EXERCISE TASK.
Your task is to output the data exactly as it stands.

PROVIDED MATERIAL.
● ● ● ●

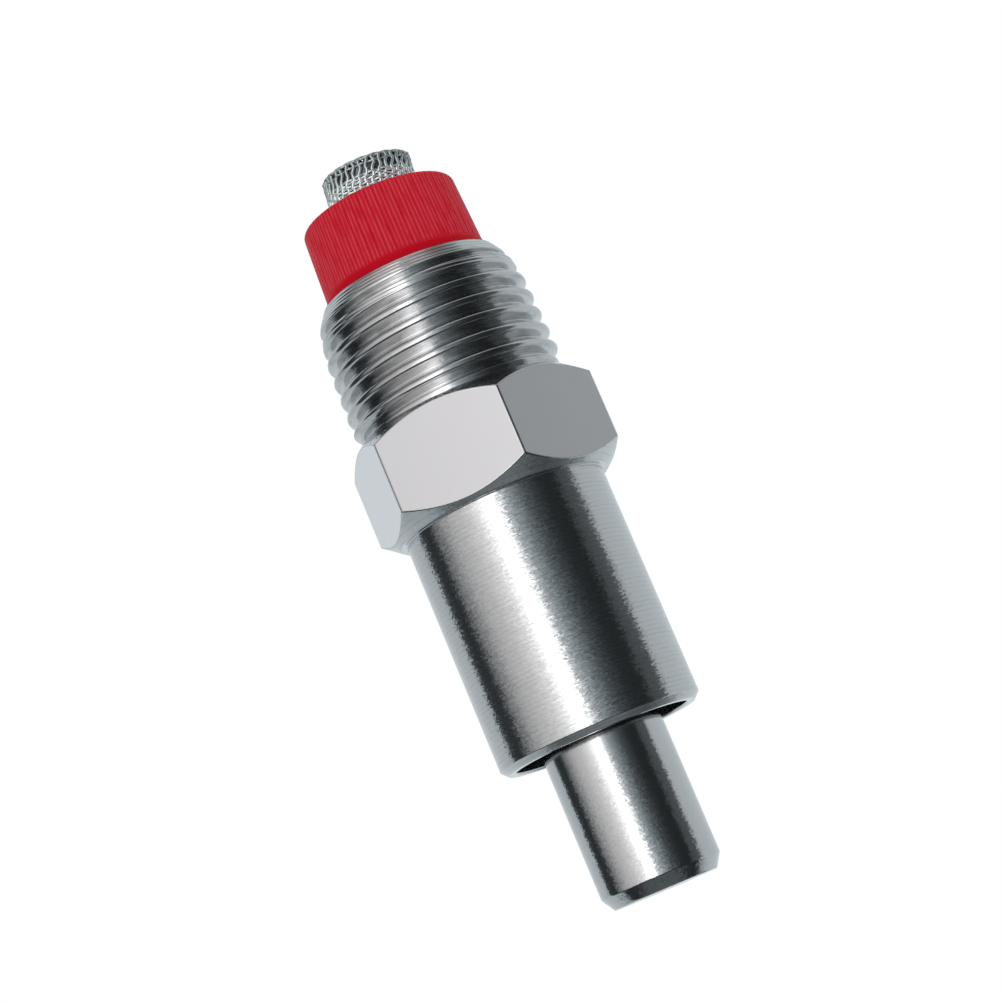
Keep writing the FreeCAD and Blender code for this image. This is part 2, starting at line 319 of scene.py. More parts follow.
def turnedSteel(tree):
    # feed marks of the turning tool round the axis, with facets that lean about;
    # the milled flats are plainer and carry painted light and shade that differs from flat to flat, and the
    # thread is plainer but stained
    look = steelLook
    place = tree.place()
    height = tree.part(place, 2)
    milled = tree.mask("milled")
    flat = tree.smooth(milled, *look["flatLevels"])
    thread = tree.smooth(height, *look["threadHeights"])
    inlet = tree.smooth(height, *look["inletHeights"]) * look["inletWear"] + look["wear"]
    x, y = tree.part(place, 0), tree.part(place, 1)
    outside = tree.smooth((x * x + y * y).math("SQRT"), *look["skinRadii"])
    wander = tree.noise(tree.stretched(place, look["wanderScale"]))
    wide = (height * (2 * math.pi / look["ringPitch"]) + wander * look["ringWander"]).math("SINE")
    fine = (height * (2 * math.pi / look["finePitch"]) + wander * look["fineWander"]).math("SINE")
    marks = tree.smooth(wide * look["ringShare"] + fine * (1 - look["ringShare"]), *look["markLevels"])
    streak = tree.noise(tree.stretched(place, look["streakScale"]), detail=3.0, roughness=0.6)
    streaked = tree.atLeast(look["betweenStreaks"], tree.smooth(streak, *look["streakLevels"]))
    wear = marks * streaked * inlet + streak * look["streakWear"]
    metal = tree.blend(wear, look["colour"], look["dullColour"])
    stain = tree.noise(tree.stretched(place, look["stainScale"]), detail=3.0, roughness=0.6)
    stain = tree.smooth(stain, *look["stainLevels"]) * thread * look["tarnishShare"]
    metal = tree.blend(stain, metal, look["tarnish"])
    # painted light and shade: each flat is made lighter or darker for the way it faces the light
    flats = tree.blend(tree.smooth(milled, *look["flatLightLevels"]), look["flatShadeColour"], look["flatLightColour"])
    cloud = tree.noise(place, look["cloudScale"])
    lean = tree.noise(tree.stretched(place, look["leanScale"]), detail=1.0) * look["facetTilt"]
    lean = lean * tree.atLeast(look["flatLean"], 1.0 - flat) * tree.atLeast(look["threadLean"], 1.0 - thread)
    lean = lean * tree.atLeast(look["boreLean"], outside)
    roughness = cloud * look["cloudRoughness"] + look["roughness"]
    return {
        "Base Color": tree.blend(flat, metal, flats),
        "Metallic": 1.0,
        "Roughness": roughness + flat * (look["milledRoughness"] - look["roughness"]),
        "Normal": tree.facets(tree.stretched(place, look["facetScale"]), lean),
    }


def pinSteel(tree):
    # ground steel: bright and plain, with facets that scatter the light at the edge of its reflections
    look = steelLook
    place = tree.place()
    grain = tree.noise(place, look["grainScale"], detail=1.0, roughness=0.6)
    bare = tree.smooth(tree.part(place, 2) * -1.0, *look["pinDepths"])
    cloud = tree.noise(place, look["cloudScale"])
    lean = grain * tree.atLeast(look["pinTopLean"], bare) * look["pinFacetTilt"]
    return {
        "Base Color": tree.blend(grain, look["colour"], look["pinGrainColour"]),
        "Metallic": 1.0,
        "Roughness": look["pinRoughness"] + cloud * look["cloudRoughness"],
        "Normal": tree.facets(tree.stretched(place, look["pinFacetScale"]), lean),
    }


capLook = {
    "colour": (0.475, 0.001, 0.011, 1),
    # painted highlight colour of the ribs
    "ribHighlightColour": (0.62, 0.056, 0.084, 1),
    "roughness": 0.34, "cloudRoughness": 0.12,
    "specular": 0.07,
    "ribs": 60,
    "edgeWave": 0.70, "edgeReach": (0.04, 0.22),        # where a rib's edges lie on the wave below
    # how pale the painted highlight on the ribs is: on the whole, added on the edges, and the share that is
    # left between the patches of its noise
    "ribSheen": 0.25, "edgeGlint": 0.8, "betweenPatches": 0.35,
    "patchScale": (2.4, 2.4, 0.5), "patchLevels": (0.30, 0.62),
    "cloudScale": 0.5, "bumpScale": 9.0, "bumpDepth": 0.006,
}


def capPlastic(tree):
    # moulded red plastic with a painted highlight: paler on both edges of each rib, where the ribs glint,
    # and a little paler over all the ribs:
    # wave = |cos(ribs * angle / 2)| is 1 on the middle of a rib and 0 in the valley
    look = capLook
    place = tree.place()
    cloud = tree.noise(place, look["cloudScale"], detail=3.0)
    patches = tree.noise(tree.stretched(place, look["patchScale"]), detail=3.0)
    patchy = tree.atLeast(look["betweenPatches"], tree.smooth(patches, *look["patchLevels"]))
    angle = tree.part(place, 1).math("ARCTAN2", tree.part(place, 0))
    wave = (angle * (look["ribs"] / 2)).math("COSINE").math("ABSOLUTE")
    edges = 1.0 - tree.smooth((wave - look["edgeWave"]).math("ABSOLUTE"), *look["edgeReach"])
    # painted highlight: the ribs' glints and sheen put into the colour, broken into patches
    paintedLight = tree.mask("crest") * (edges * look["edgeGlint"] + look["ribSheen"]) * patchy
    return {
        "Base Color": tree.blend(paintedLight, look["colour"], look["ribHighlightColour"]),
        "Roughness": look["roughness"] + cloud * look["cloudRoughness"],
        "Specular IOR Level": look["specular"],
        "Normal": tree.bump(tree.noise(place, look["bumpScale"]), mm * look["bumpDepth"]),
    }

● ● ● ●

WRITTEN REPLY.
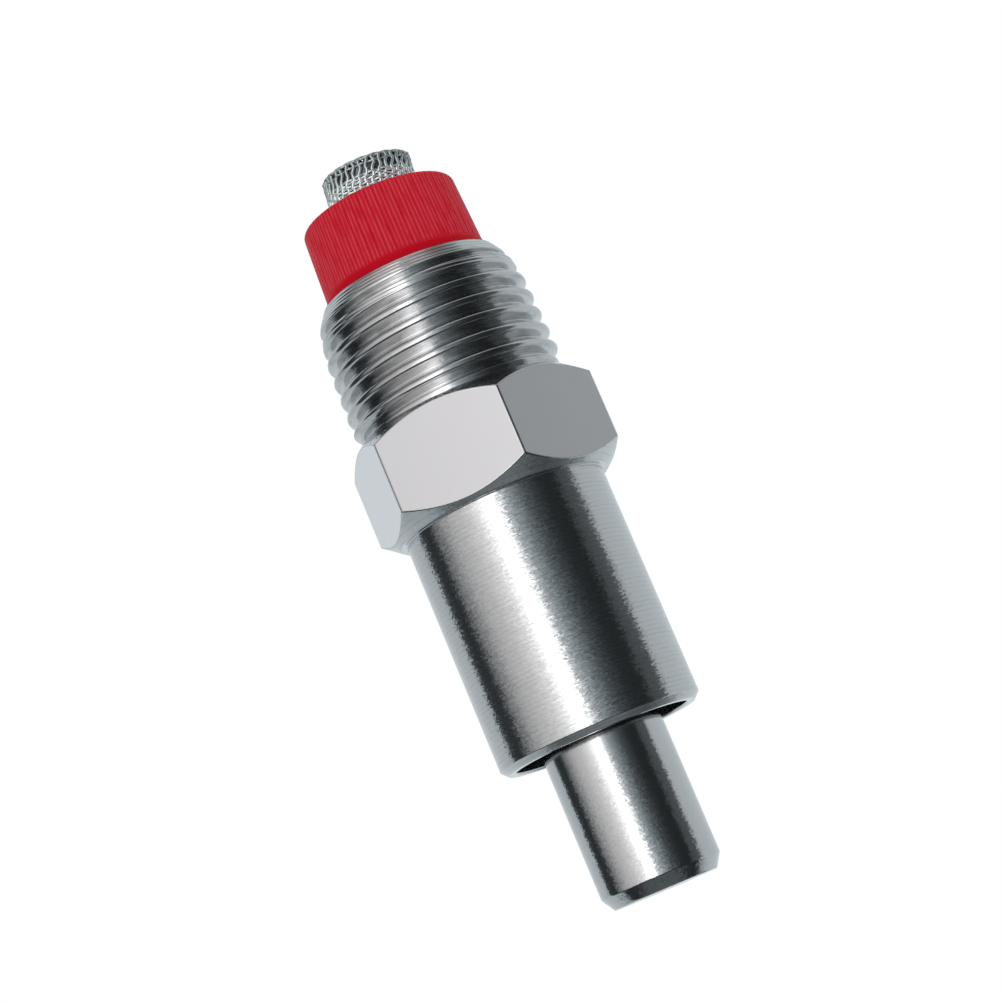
Keep writing the FreeCAD and Blender code for this image. This is part 2, starting at line 319 of scene.py. More parts follow.
def turnedSteel(tree):
    # feed marks of the turning tool round the axis, with facets that lean about;
    # the milled flats are plainer and carry painted light and shade that differs from flat to flat, and the
    # thread is plainer but stained
    look = steelLook
    place = tree.place()
    height = tree.part(place, 2)
    milled = tree.mask("milled")
    flat = tree.smooth(milled, *look["flatLevels"])
    thread = tree.smooth(height, *look["threadHeights"])
    inlet = tree.smooth(height, *look["inletHeights"]) * look["inletWear"] + look["wear"]
    x, y = tree.part(place, 0), tree.part(place, 1)
    outside = tree.smooth((x * x + y * y).math("SQRT"), *look["skinRadii"])
    wander = tree.noise(tree.stretched(place, look["wanderScale"]))
    wide = (height * (2 * math.pi / look["ringPitch"]) + wander * look["ringWander"]).math("SINE")
    fine = (height * (2 * math.pi / look["finePitch"]) + wander * look["fineWander"]).math("SINE")
    marks = tree.smooth(wide * look["ringShare"] + fine * (1 - look["ringShare"]), *look["markLevels"])
    streak = tree.noise(tree.stretched(place, look["streakScale"]), detail=3.0, roughness=0.6)
    streaked = tree.atLeast(look["betweenStreaks"], tree.smooth(streak, *look["streakLevels"]))
    wear = marks * streaked * inlet + streak * look["streakWear"]
    metal = tree.blend(wear, look["colour"], look["dullColour"])
    stain = tree.noise(tree.stretched(place, look["stainScale"]), detail=3.0, roughness=0.6)
    stain = tree.smooth(stain, *look["stainLevels"]) * thread * look["tarnishShare"]
    metal = tree.blend(stain, metal, look["tarnish"])
    # painted light and shade: each flat is made lighter or darker for the way it faces the light
    flats = tree.blend(tree.smooth(milled, *look["flatLightLevels"]), look["flatShadeColour"], look["flatLightColour"])
    cloud = tree.noise(place, look["cloudScale"])
    lean = tree.noise(tree.stretched(place, look["leanScale"]), detail=1.0) * look["facetTilt"]
    lean = lean * tree.atLeast(look["flatLean"], 1.0 - flat) * tree.atLeast(look["threadLean"], 1.0 - thread)
    lean = lean * tree.atLeast(look["boreLean"], outside)
    roughness = cloud * look["cloudRoughness"] + look["roughness"]
    return {
        "Base Color": tree.blend(flat, metal, flats),
        "Metallic": 1.0,
        "Roughness": roughness + flat * (look["milledRoughness"] - look["roughness"]),
        "Normal": tree.facets(tree.stretched(place, look["facetScale"]), lean),
    }


def pinSteel(tree):
    # ground steel: bright and plain, with facets that scatter the light at the edge of its reflections
    look = steelLook
    place = tree.place()
    grain = tree.noise(place, look["grainScale"], detail=1.0, roughness=0.6)
    bare = tree.smooth(tree.part(place, 2) * -1.0, *look["pinDepths"])
    cloud = tree.noise(place, look["cloudScale"])
    lean = grain * tree.atLeast(look["pinTopLean"], bare) * look["pinFacetTilt"]
    return {
        "Base Color": tree.blend(grain, look["colour"], look["pinGrainColour"]),
        "Metallic": 1.0,
        "Roughness": look["pinRoughness"] + cloud * look["cloudRoughness"],
        "Normal": tree.facets(tree.stretched(place, look["pinFacetScale"]), lean),
    }


capLook = {
    "colour": (0.475, 0.001, 0.011, 1),
    # painted highlight colour of the ribs
    "ribHighlightColour": (0.62, 0.056, 0.084, 1),
    "roughness": 0.34, "cloudRoughness": 0.12,
    "specular": 0.07,
    "ribs": 60,
    "edgeWave": 0.70, "edgeReach": (0.04, 0.22),        # where a rib's edges lie on the wave below
    # how pale the painted highlight on the ribs is: on the whole, added on the edges, and the share that is
    # left between the patches of its noise
    "ribSheen": 0.25, "edgeGlint": 0.8, "betweenPatches": 0.35,
    "patchScale": (2.4, 2.4, 0.5), "patchLevels": (0.30, 0.62),
    "cloudScale": 0.5, "bumpScale": 9.0, "bumpDepth": 0.006,
}


def capPlastic(tree):
    # moulded red plastic with a painted highlight: paler on both edges of each rib, where the ribs glint,
    # and a little paler over all the ribs:
    # wave = |cos(ribs * angle / 2)| is 1 on the middle of a rib and 0 in the valley
    look = capLook
    place = tree.place()
    cloud = tree.noise(place, look["cloudScale"], detail=3.0)
    patches = tree.noise(tree.stretched(place, look["patchScale"]), detail=3.0)
    patchy = tree.atLeast(look["betweenPatches"], tree.smooth(patches, *look["patchLevels"]))
    angle = tree.part(place, 1).math("ARCTAN2", tree.part(place, 0))
    wave = (angle * (look["ribs"] / 2)).math("COSINE").math("ABSOLUTE")
    edges = 1.0 - tree.smooth((wave - look["edgeWave"]).math("ABSOLUTE"), *look["edgeReach"])
    # painted highlight: the ribs' glints and sheen put into the colour, broken into patches
    paintedLight = tree.mask("crest") * (edges * look["edgeGlint"] + look["ribSheen"]) * patchy
    return {
        "Base Color": tree.blend(paintedLight, look["colour"], look["ribHighlightColour"]),
        "Roughness": look["roughness"] + cloud * look["cloudRoughness"],
        "Specular IOR Level": look["specular"],
        "Normal": tree.bump(tree.noise(place, look["bumpScale"]), mm * look["bumpDepth"]),
    }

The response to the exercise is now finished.